■ TASK:
Write out all of the lines below, exactly and completely.

Entries with parts and joints
--------------------

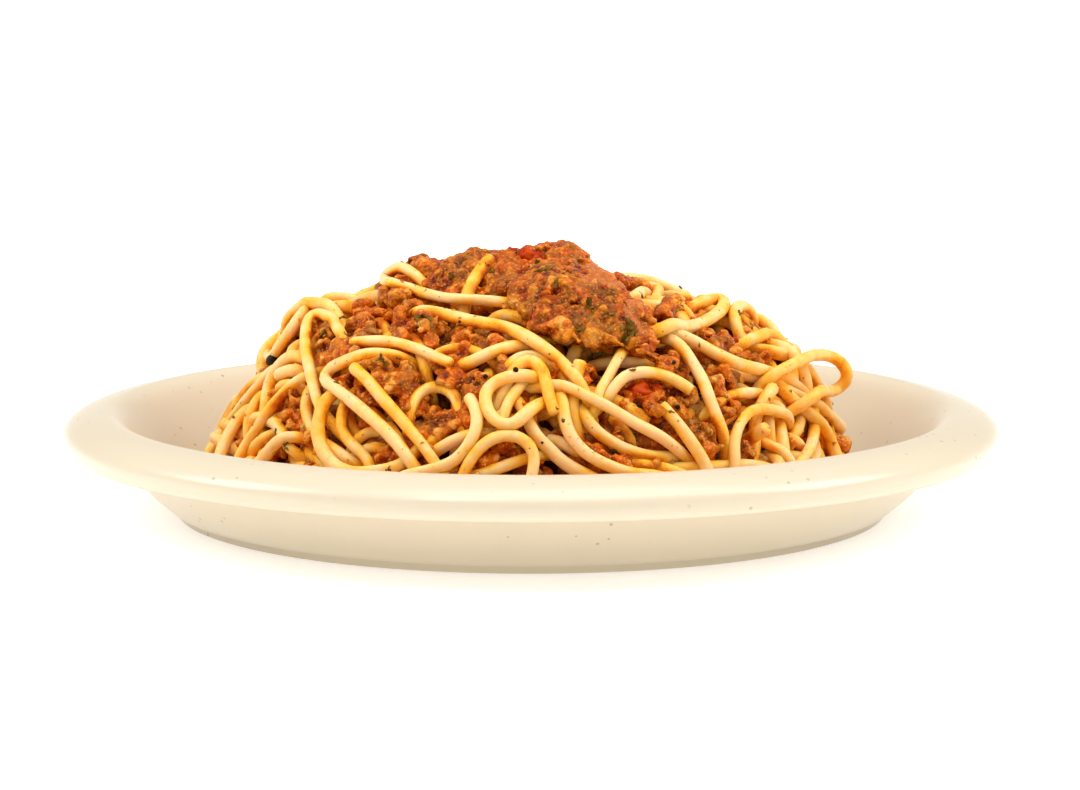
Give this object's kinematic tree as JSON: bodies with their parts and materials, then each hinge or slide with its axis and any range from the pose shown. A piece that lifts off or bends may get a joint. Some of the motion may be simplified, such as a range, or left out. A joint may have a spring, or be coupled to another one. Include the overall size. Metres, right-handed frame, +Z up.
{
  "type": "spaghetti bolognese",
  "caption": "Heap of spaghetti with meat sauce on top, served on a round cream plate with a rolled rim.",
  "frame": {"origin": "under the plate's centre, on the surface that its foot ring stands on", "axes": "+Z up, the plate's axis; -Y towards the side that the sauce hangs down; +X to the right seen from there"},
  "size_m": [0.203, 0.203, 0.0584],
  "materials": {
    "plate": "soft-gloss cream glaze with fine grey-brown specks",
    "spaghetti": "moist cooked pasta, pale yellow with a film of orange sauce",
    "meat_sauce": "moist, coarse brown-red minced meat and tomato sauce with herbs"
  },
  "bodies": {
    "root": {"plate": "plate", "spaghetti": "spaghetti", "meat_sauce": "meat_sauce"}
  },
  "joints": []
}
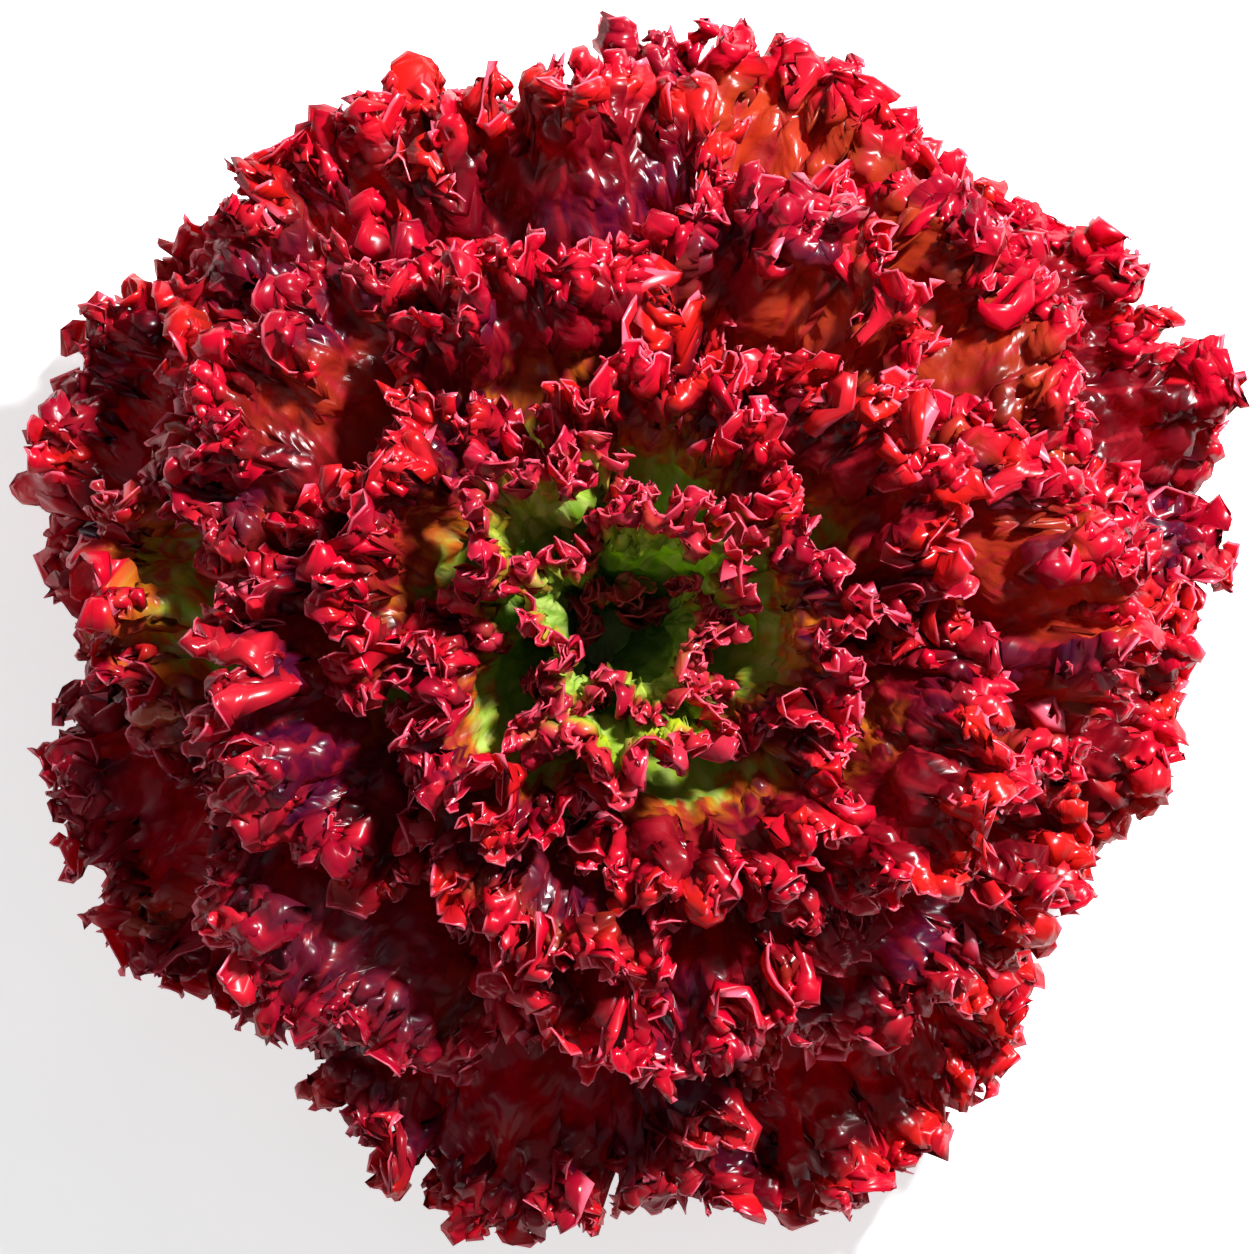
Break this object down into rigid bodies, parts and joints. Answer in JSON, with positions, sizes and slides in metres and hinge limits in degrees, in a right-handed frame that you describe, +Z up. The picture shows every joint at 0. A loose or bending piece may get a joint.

--------------------

■ RESULT OF THE EXERCISE:
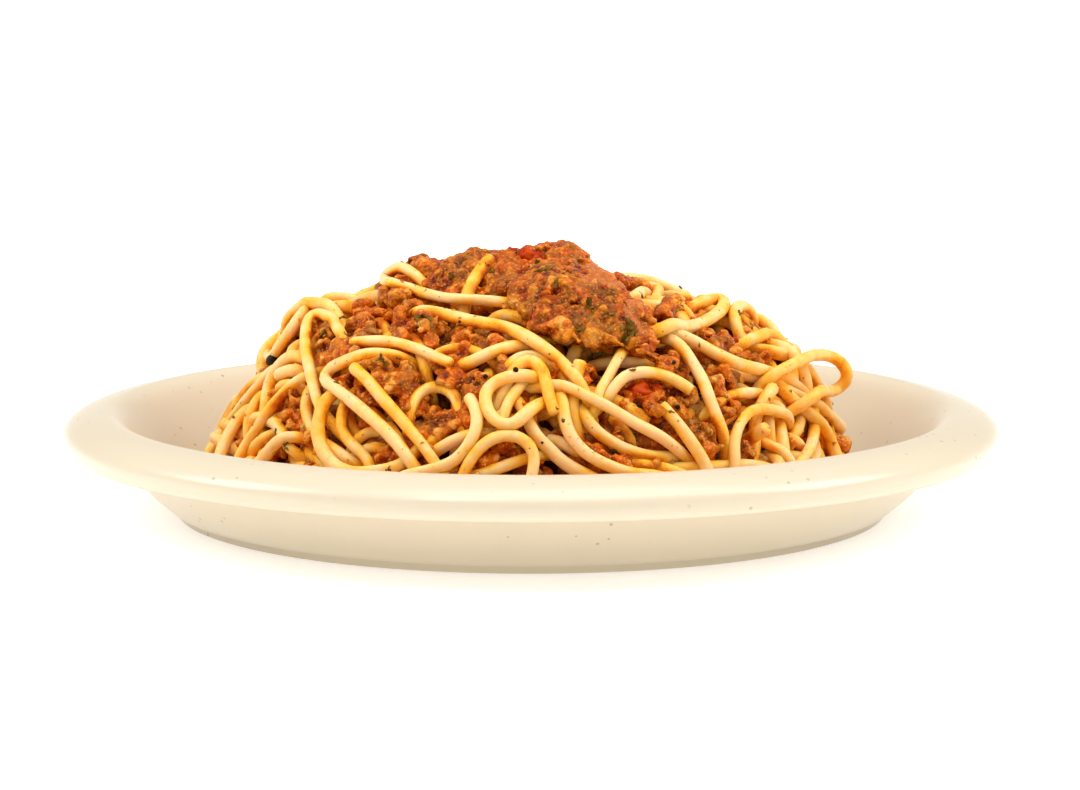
Give this object's kinematic tree as JSON: bodies with their parts and materials, then each hinge or slide with its axis and any range from the pose shown. A piece that lifts off or bends may get a joint. Some of the motion may be simplified, such as a range, or left out. A joint may have a spring, or be coupled to another one. Include the overall size. Metres, right-handed frame, +Z up.
{
  "type": "spaghetti bolognese",
  "caption": "Heap of spaghetti with meat sauce on top, served on a round cream plate with a rolled rim.",
  "frame": {"origin": "under the plate's centre, on the surface that its foot ring stands on", "axes": "+Z up, the plate's axis; -Y towards the side that the sauce hangs down; +X to the right seen from there"},
  "size_m": [0.203, 0.203, 0.0584],
  "materials": {
    "plate": "soft-gloss cream glaze with fine grey-brown specks",
    "spaghetti": "moist cooked pasta, pale yellow with a film of orange sauce",
    "meat_sauce": "moist, coarse brown-red minced meat and tomato sauce with herbs"
  },
  "bodies": {
    "root": {"plate": "plate", "spaghetti": "spaghetti", "meat_sauce": "meat_sauce"}
  },
  "joints": []
}
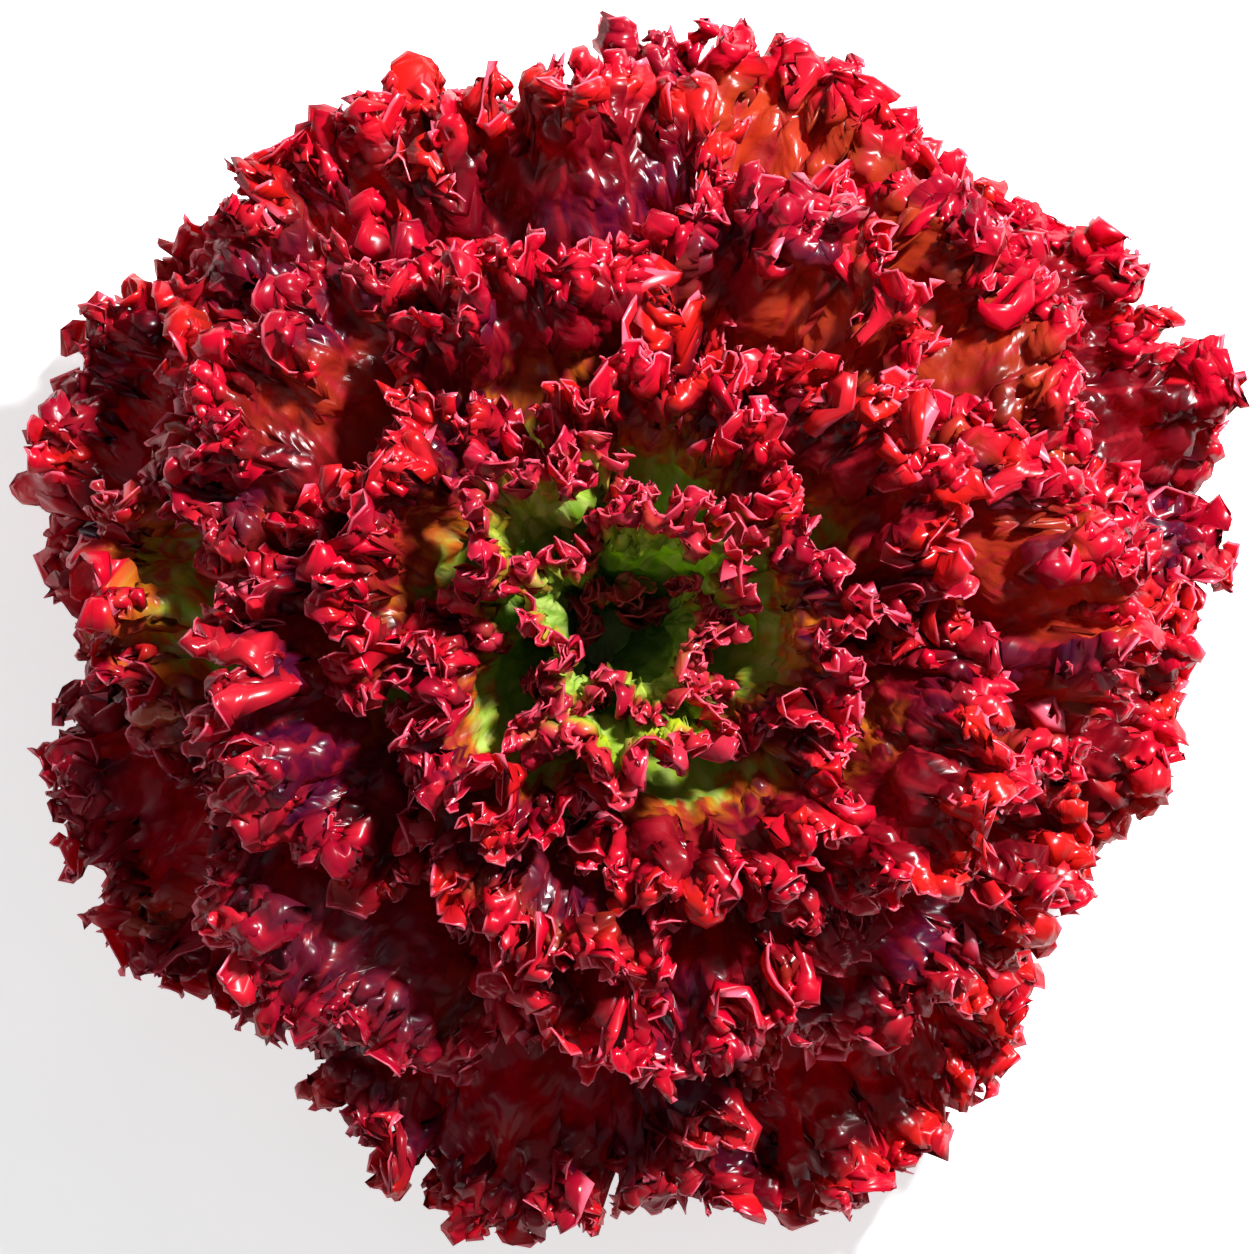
Break this object down into rigid bodies, parts and joints. Answer in JSON, with positions, sizes and slides in metres and hinge limits in degrees, in a right-handed frame that you describe, +Z up. The picture shows every joint at 0. A loose or bending piece may get a joint.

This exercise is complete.